Production has outpaced discovery for three decades, and the gap has steadily increased. Figure 3.19 implies that the quantity to be discovered by 2035 will significantly exceed the past three decades, since those did not prevent existing production decline by 2008. This defies the facts of IEA’s own figure 3.14. The yet to be found miracle is worse than fiction. It is directly contradicted by IEA’s own figures in the same report.
What was really going on with WEO 2010 figure 3.19? A politicized adverse reaction to WEO 2008 figure 9.4, which just summarized historical reserves and production facts that collide with IEA agendas.

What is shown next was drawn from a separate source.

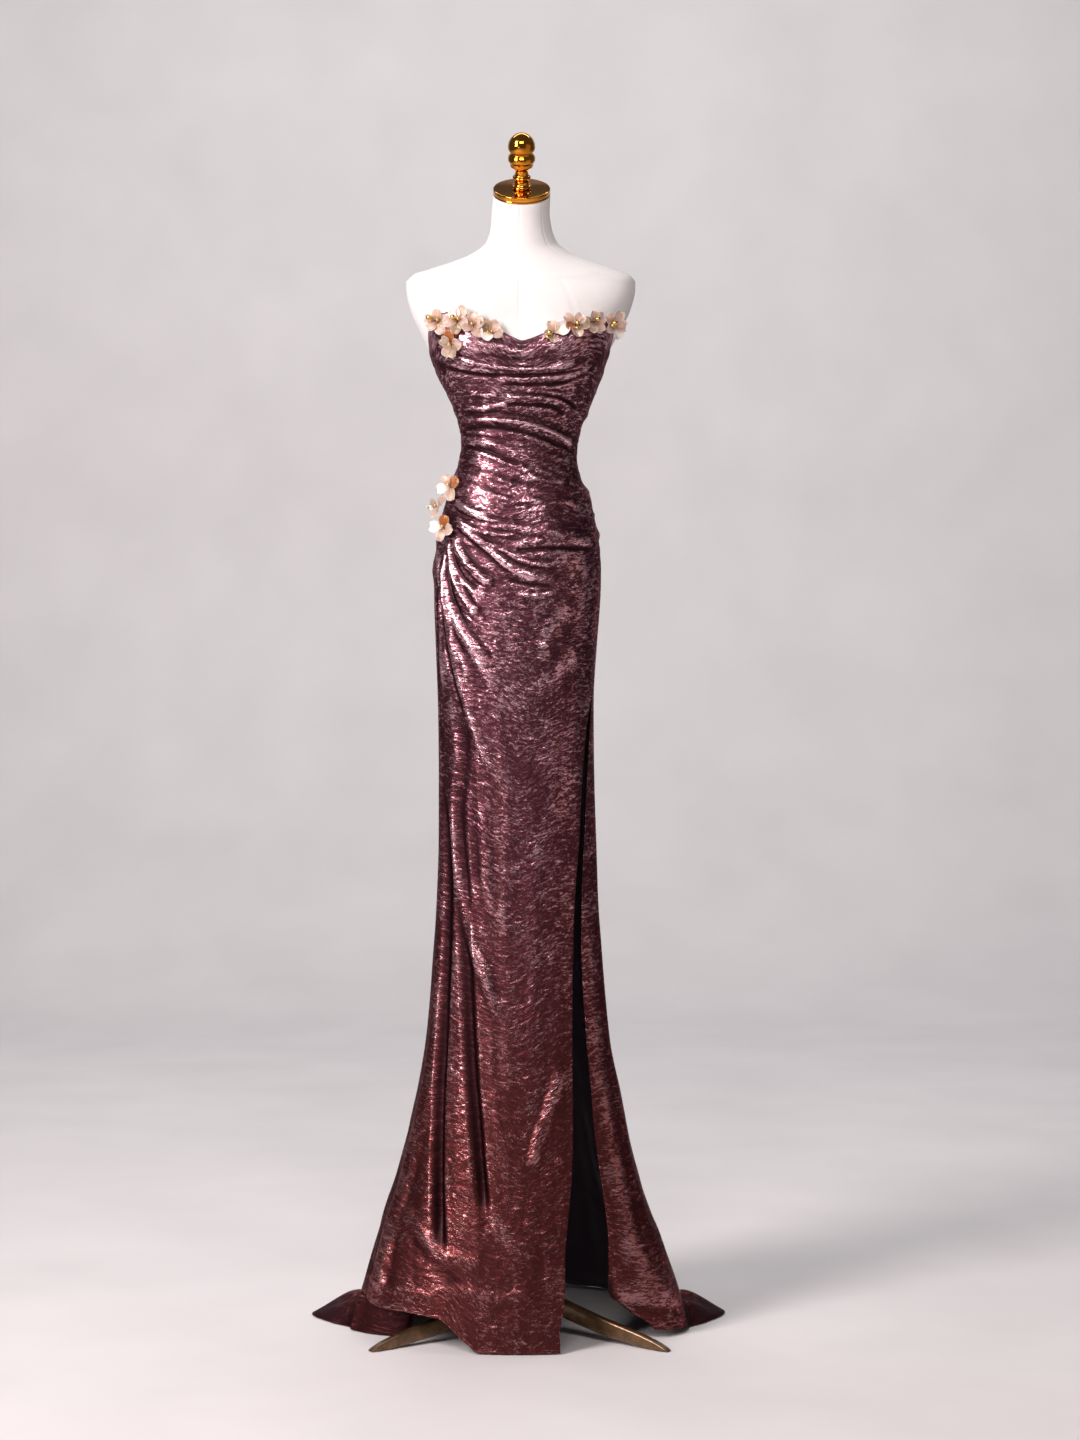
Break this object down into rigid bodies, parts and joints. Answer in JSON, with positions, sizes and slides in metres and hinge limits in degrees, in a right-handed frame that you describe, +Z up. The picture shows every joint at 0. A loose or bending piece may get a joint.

Given production significantly greater than discoveries, and declining discovered quantities with increasing production, the peak can not be far away. Extrapolation suggests around 2020. The IEA’s chief economist Dr. Fatih Birol gave an interview to the UK’s Guardian  concerning WEO 2008 during which he explicitly confirmed this:
“In terms of the global picture, assuming that OPEC will invest in a timely manner, global conventional oil can still continue, but we still expect that it will come around 2020 to a plateau  as well, which is, of course, not good news from a global oil supply point of view.”
This got much attention. For example, The Economist ran a story captioned:
THE IEA PUTS A DATE ON PEAK OIL PRODUCTION.
For which the IEA caught hell in 2009. And then got ‘religion’ in 2010. The 2008 scientifically based indirect peak oil projection was disappeared, replaced by comforting fictions in a prettily colored figure.
Whoever wrote the WEO 2010 peak oil box (pp.125-6) courageously summarized the fundamental conundrum despite figure 3.19’s fictions:
“But if governments do nothing or little more than at present, then demand will continue to increase, the economic burden of oil use will grow, vulnerability to supply disruptions will increase and the global environment will suffer serious damage. The peak in oil production will come then not as an invited guest, but as the spectre at the feast.”
Serious damage to the global environment from oil consumption is debatable. But it sure looks like peak oil will be the spectre at the feast.
 Tehran Times 9/25/12 quoting Deputy Oil Minister Mohsen Khojasteh-Mehr. 12 new fields have been discovered since 2010. Total capacity could be 5.6mbpd by 2015 if these are developed at a cost of $32 billion. This depends on a resolution to the present nuclear sanctions. 1.3mbpd would be from ‘shared’ offshore fields in the Gulf. Iranian territorial production would be 4.3mbpd. Either way, it is still well below the past peak.
 WEO 2008 (p. 235) makes a subtle distinction between post peak and post plateau. Plateau is defined as post peak, up to a 15% absolute decline. Post plateau production is less than 85% of peak. Plateau fields declined 1.4% annually. Post plateau fields declined up to 6.7% annually. The overall production weighted average annual decline was 5.1%, so most large fields are post plateau. See WEO 2008 table 10.11. This confusing distinction ‘hides the decline’ in a post peak ‘plateau’ with a downward slope.